In the next few days, the Green Howards pushed on inland towards Creully and beyond, and word filtered back so that on August 17, 1944, the London Gazette announced that Hollis was the only soldier to be awarded a Victoria Cross for his actions on D-Day.
The citation read: "Wherever the fighting was heaviest, CSM Hollis appeared and, in the course of a magnificent day's work, he displayed the utmost gallantry and on two separate occasions his courage and initiative prevented the enemy from holding up the advance at critical stages.
"It was largely through his heroism and resource that the Company's objectives were gained and casualties were not heavier, and by his own bravery he saved the lives of many of his men."
His war ended a month later when he was wounded in the leg.
He returned to Middlesbrough to work as a sandblaster in a steelworks before becoming a partner in Horobin's motor repair business in Darlington. He then spent four years sailing in the Far East as a Third Engineer, before becoming a pub manager with Vaux.
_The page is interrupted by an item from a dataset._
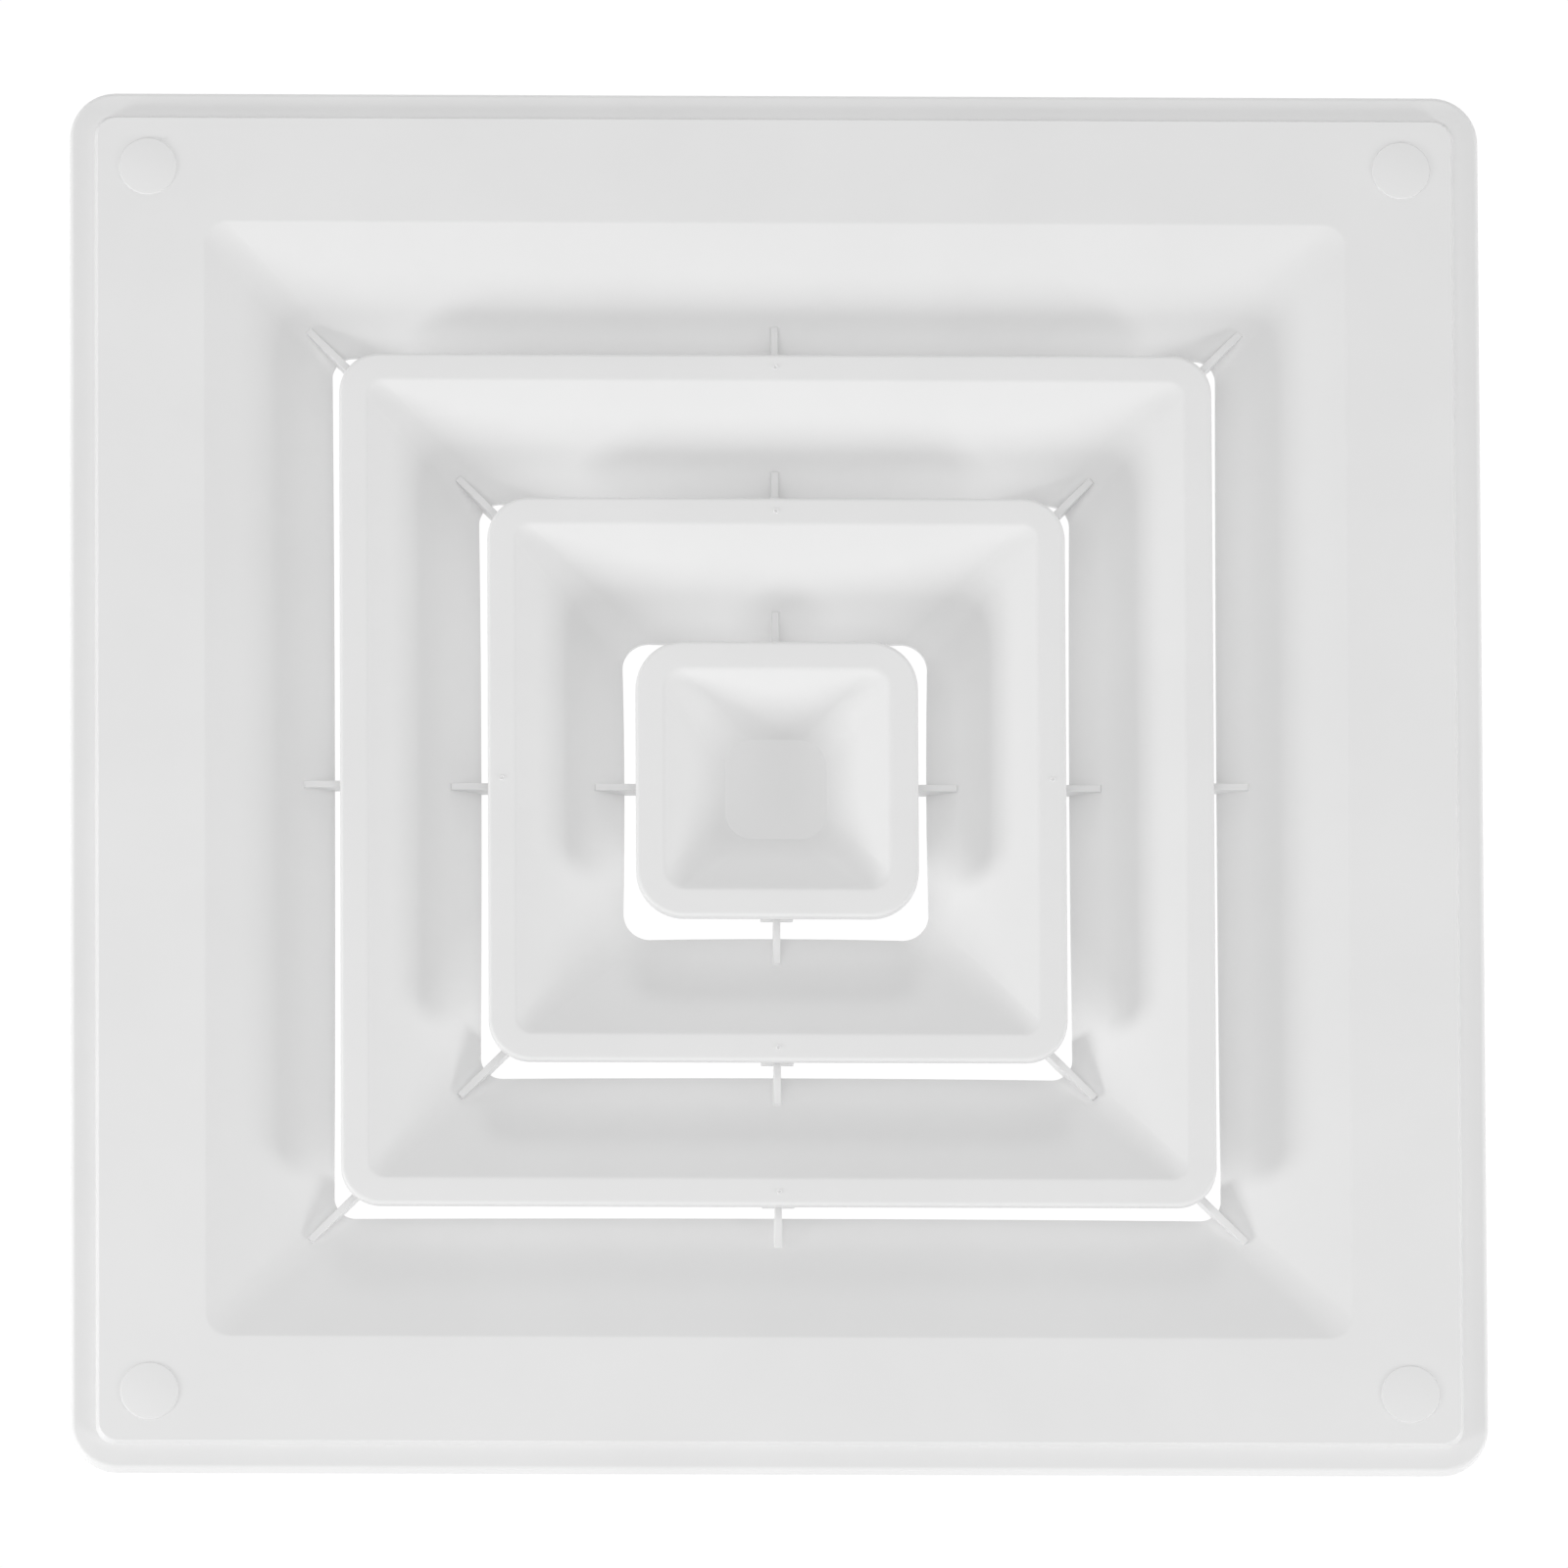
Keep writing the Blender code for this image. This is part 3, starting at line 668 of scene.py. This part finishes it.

He ran the Green Howard in North Ormesby from 1955 to 1970 and, after its demolition, the Holywell View in Liverton Mines near Loftus.
He died in 1972, aged 59, and was buried in Acklam Cemetery. Ten years later his medals were auctioned for £32,000 and in 1997 they were presented to the Green Howards Museum in Richmond. In 2014, a statue of him in full battle cry was erected outside the Dorman Museum in Middlesbrough. This week, those quiet beaches of Normandy will once again be invaded – by presidents and prime ministers marking the 75th anniversary of one man's date with destiny.